A crucial component that powers our smartphones is the battery, which provides the energy needed to keep our devices running throughout the day. If the battery stops working properly, the phone is absolutely of no use. Batteries and similar devices accept, store, and release electricity on demand. They use chemistry, in the form of chemical potential, to store energy, just like many other everyday energy sources. For example, logs and oxygen both store energy in their chemical bonds until burning converts some of that chemical energy to heat.
Scientist couple Sudip Chakraborty, Reader and Head of 'Mates Lab' and 'Inspire Faculty' Tishita Das, of Harishchandra Research Institute, Allahabad (Prayagraj), and Professor Sarbajit Banerjee of Texas A&M University, US, recently published their research paper in the prestigious peer-reviewed scientific journal, 'Nature Materials.’ They have used a method called 'pre-intercalation' that has become an increasingly valuable approach to altering the properties of materials. Lithium-ion battery (LIB) technology has steadily improved over the past decade, and the team has used the 'pre-intercalation' method to create a battery that they hope will be a groundbreaker in the sphere of portable electronic devices, electric vehicles, and home energy storage.

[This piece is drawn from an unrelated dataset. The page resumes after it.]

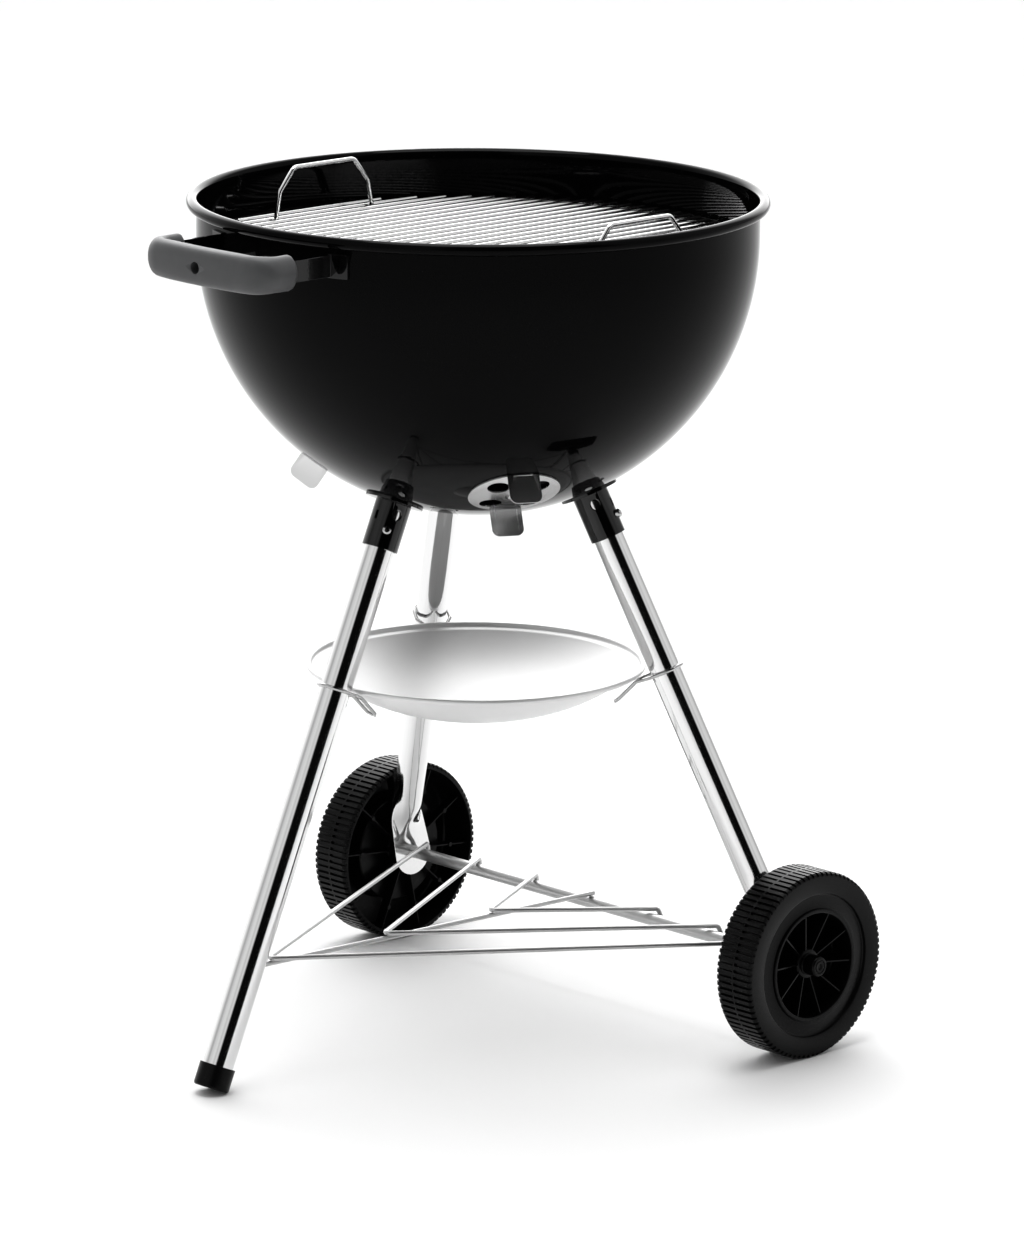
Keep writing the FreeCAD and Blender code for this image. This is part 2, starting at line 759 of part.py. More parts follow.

In ‘Ask Your Target Market's latest survey, overall, 92% of smartphone owners said they consider battery life to be an important factor when considering a new smartphone purchase. 85% consider charging time to be an important consideration; 66% said they would even pay a bit more for a cell phone that has a longer battery life; and 61% said they would pay more for a phone that takes less time to charge. Smartphone manufacturing companies are working on methods that could improve battery life and decrease charging time on select devices.
Our absolute best battery friend these days is the lithium-ion battery (LIB). It powers our mobile phones and laptops, devices that have made a massive contribution to transforming our lives. In fact, of the current energy storage technologies, lithium-ion batteries (LIBs) are among the most suited for tackling the current energy crisis and are one of the most important energy storage technologies of the 21st century. There are several types of lithium-ion batteries. The main difference between them is their cathode chemistry. Different kinds of lithium-ion batteries offer different features, with trade-offs between cost, efficiency, and safety. You might wonder what is so special about lithium-ion batteries. Well, their main draw card is their energy density, meaning that a battery half the size of a NiCad battery will give the same amount of power. They are light, compact, and ideal for portable electronics.
Scientists are using new tools to gain greater insight into the electrical and chemical processes in batteries to produce a new generation of highly efficient electrical energy storage. For example, they are developing improved materials for the anodes, cathodes, and electrolytes in batteries.
A lithium-ion battery generates electricity through the chemical reactions of lithium. There are four essential components inside a lithium battery: the cathode, the anode, a separator, and the electrolytes. These basic components are, in many ways, the same as any other type of battery or electrochemical cell. With these four simple pieces, batteries can harness an incredible amount of lithium energy. Lithium ions move from the anode side of the battery to the cathode side while driving the device. The graphite in the anode contains lithium. However, since lithium is unstable in its elemental form, the combination of lithium and oxygen, lithium oxide, is used for the cathode. At the cathode, the lithium atom gives up one of its electrons and splits into two ions to combine with metal oxides. Electronic devices operate by passing negative ions, or loose electrons, from circuit to circuit on their way to the cathode through a metal wire. To balance the charge inside the battery, positive ions, that is, the rest of the atoms that have been stripped of electrons, travel through the lithium-salt solution to the cathode. Lithium ions make their way back to the anode while charging the battery. That is 'intercalation'. The two lithium ions coming from both sides of the metal oxide of the cathode combine separately to form new compounds. Its molecular bonds are super-strong and do not break easily.
The trio of Bengali scientists has used sodium and potassium with a chemical compound called vanadium pent oxide in the cathode instead of cobalt oxide and has observed a specific pattern in the arrangement of sodium and lithium atoms. Lithium and sodium atoms sit parallel to each other in a multidimensional pattern. The paper details this microscopic approach. They call it pre-intercalation. In this way, more ions can be captured at the cathode, and they can be sent back in a swarm, so the battery's health remains at its premium and increases its performance.
Professor Sudeep Chakraborty hails from Mandirpara in Tarakeshwar and is a former student of Narendrapur Ramakrishna Mission School. Tishita Das of Dumdum completed her doctoral research at the Indian Association for the Cultivation of Science (IACS), Jadavpur. Professor Sarbajit Banerjee is a resident of Kasba in south Kolkata.
India's recent discovery of lithium reserves in Ladakh’s Reasi district could potentially transform the country's energy landscape by providing a domestic source of this vital mineral. With an estimated reserve of around 1,600 metric tonnes, the three scientists are optimistic that their research will be a path-breaker for India's energy goals.